I decided it was high time I became a redhead.
I remembered my friend Kita's wisdom from the last time I kicked around the idea of coloring my hair: "Promise me that if you do it, you'll go to a professional. Don't do it yourself."
Tragically, those words came back to me about 30 minutes too late.
I blame print media. In a magazine, I'd seen a list of "best products"-best toothpaste, best face wash etc. I don't know whether it was an impending birthday or if magazines exert undo power, but I bought the promoted hair color.
I'd never colored my hair before. In fact, I only get it cut about twice a year, don't use product beyond shampoo and conditioner and have blown my hair dry four times in the past year. Three of those came the night I dyed my hair and tried to determine what color it had become.
All I can say about my natural color (bland brown) is that there isn't much gray yet. On this night, though, I'm not sure of the exact color. It's not brown or red. My box of Crayolas doesn't include this shade. I don't think God's box of crayons includes this shade. It's probably in the purple family.
Problem No. 1: My Lord, I have a lot of hair.
Problem No. 2: The box said nothing about combing anything through anything. It just said to "massage the product through." That, by the way, doesn't work.
Problem No. 3: Two of my fingernails poked holes in the protective rubber gloves.
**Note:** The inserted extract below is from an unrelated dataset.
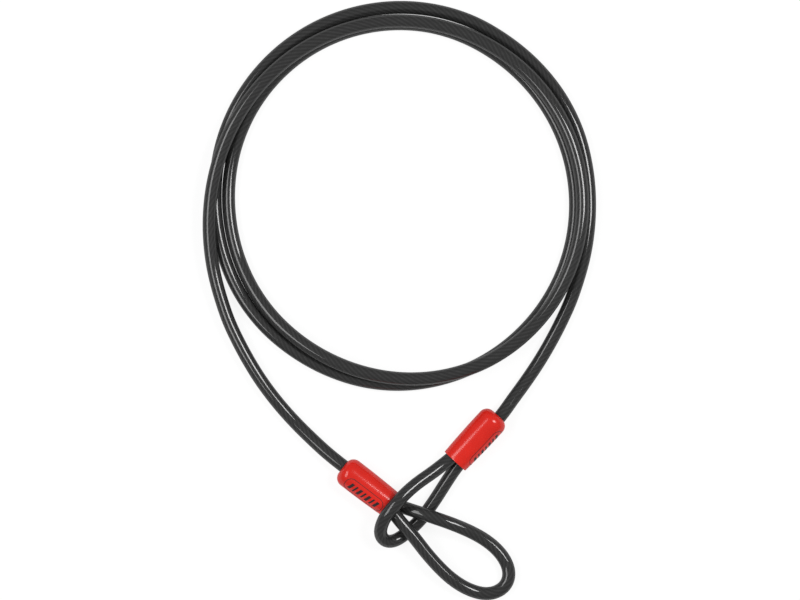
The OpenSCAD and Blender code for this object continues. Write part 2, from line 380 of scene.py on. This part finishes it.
def cover_shell(name, end):
    """A moulded shell. Its rounded end has an off-centre hole for the cable, its mouth a thin lip."""
    a = TAU * np.arange(COVER_SIDES) / COVER_SIDES
    # Distance from the axis to the hole's edge, whose middle is LEG_IN off the axis
    def hole(r):
        return -LEG_IN * np.cos(a) + np.sqrt(r * r - (LEG_IN * np.sin(a)) ** 2)

    rings = [(np.full_like(a, COVER_END_WALL), hole(HOLE_R))]
    first = hole(HOLE_R + HOLE_LIP)
    for x, r in arc(HOLE_LIP, HOLE_R + HOLE_LIP, HOLE_LIP, 270, 180, 5):
        rings.append((dome_x(first) + x, hole(r)))
    flat_r = COVER_R - COVER_ROUND
    # Along the surface, measured from the axis over the flat and round the corner
    def along(r):
        turn = np.arcsin(np.clip((r - flat_r) / COVER_ROUND, 0, 1))
        return np.minimum(r, flat_r) + COVER_ROUND * turn

    start, stop = along(first), along(np.full_like(a, COVER_R))
    for t in np.linspace(0, 1, 20)[1:]:
        q = start + (stop - start) * t
        turn = np.maximum(0, q - flat_r) / COVER_ROUND
        r = np.where(q < flat_r, q, flat_r + COVER_ROUND * np.sin(turn))
        rings.append((dome_x(r), r))
    inside = COVER_R - COVER_WALL
    mouth = body_r(COVER_LEN)
    throat, step = mouth - 2 * MOUTH_LIP, COVER_LEN - COVER_MOUTH
    outline = [(x, body_r(x)) for x in np.linspace(COVER_ROUND + 1.5, COVER_LEN - MOUTH_LIP, 24)]
    outline += arc(COVER_LEN - MOUTH_LIP, mouth - MOUTH_LIP, MOUTH_LIP, 90, -90, 7)[1:]
    outline += [(step, throat), (step - 0.5, inside), (TAPER_AT, inside)]
    outline += arc(COVER_END_WALL + BORE_CORNER, inside - BORE_CORNER, BORE_CORNER, 90, 180, 5)
    rings += [(np.full_like(a, x), np.full_like(a, r)) for x, r in outline]
    points = np.array([np.stack([x, r * np.cos(a), r * np.sin(a)], 1) for x, r in rings]).reshape(-1, 3)
    faces = grid_faces(len(rings), COVER_SIDES, closed=True)
    return new_object(name, placed(end, points), faces)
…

I quickly recalled the label's stern warnings not to let the product touch my hand as I liberally was slathering this nastiness all over my hair. I began to freak about my hands because the red goop was pooling around my nails.
I'm afraid I began to rush the job. I lathered, rinsed and blew dry to determine the true color. I looked awful.
And then my brother Mick called.
He is the funniest, dearest guy in the world, and he's a little hard to get ahold of. Mick doesn't own a computer or know how to access his voice mail, and he routinely wonders aloud whether he's holding his cellphone upside down. I hadn't spoken to him in more than a year, and he'd called to tell me he'd booked his flight to Columbus for my birthday party.
Preoccupied on the phone, I just kept glaring at the idiot in the mirror with hair of purple and brown. I dug the remainder of the solution out of the bathroom trash can and, still chatting with my oblivious brother, started to squirt the stuff haphazardly all over my head.
Then I realized that my hands were now entirely uncovered.
I glanced again at my two dyed nails and ran to the living room to motion to my husband, George, to locate some rubber gloves, all the while listening to Mick's troubles in finding a flight from Oregon that didn't lay over in Denver.
George dug up a pair and I tried to keep track of the time that had elapsed since I'd recklessly squeezed permanent hair color onto my once perfectly tolerable hair while Mick asked whether that beer store on Grandview Avenue would really carry his preferred brand of malty beverage.
About 25 minutes later I said, quite abruptly, "Hey, talk to George a sec," threw the phone to my husband and dashed toward the bathroom faucet.
The results were negligible. Immediately, I applied what was left-in effect, dying my hair for the third time that night. It was just point and squirt wherever I saw solid chunks of brown.
During my hair-color hangover the next remorseful morning, I made panicked phone calls to some of my chemically altered beloveds. They recommended washing my hair 40 times or seeing a professional (psychologist or cosmetologist). The one consensus was not to do it again at home.
I'm nothing if not a bad listener.
So, George combed more product meticulously through every strand, which means that all my hair turned purple. Sigh.
But I ended up with two really lovely auburn fingernails.
Hope Madden is a film critic for The Other Paper and a freelance writer.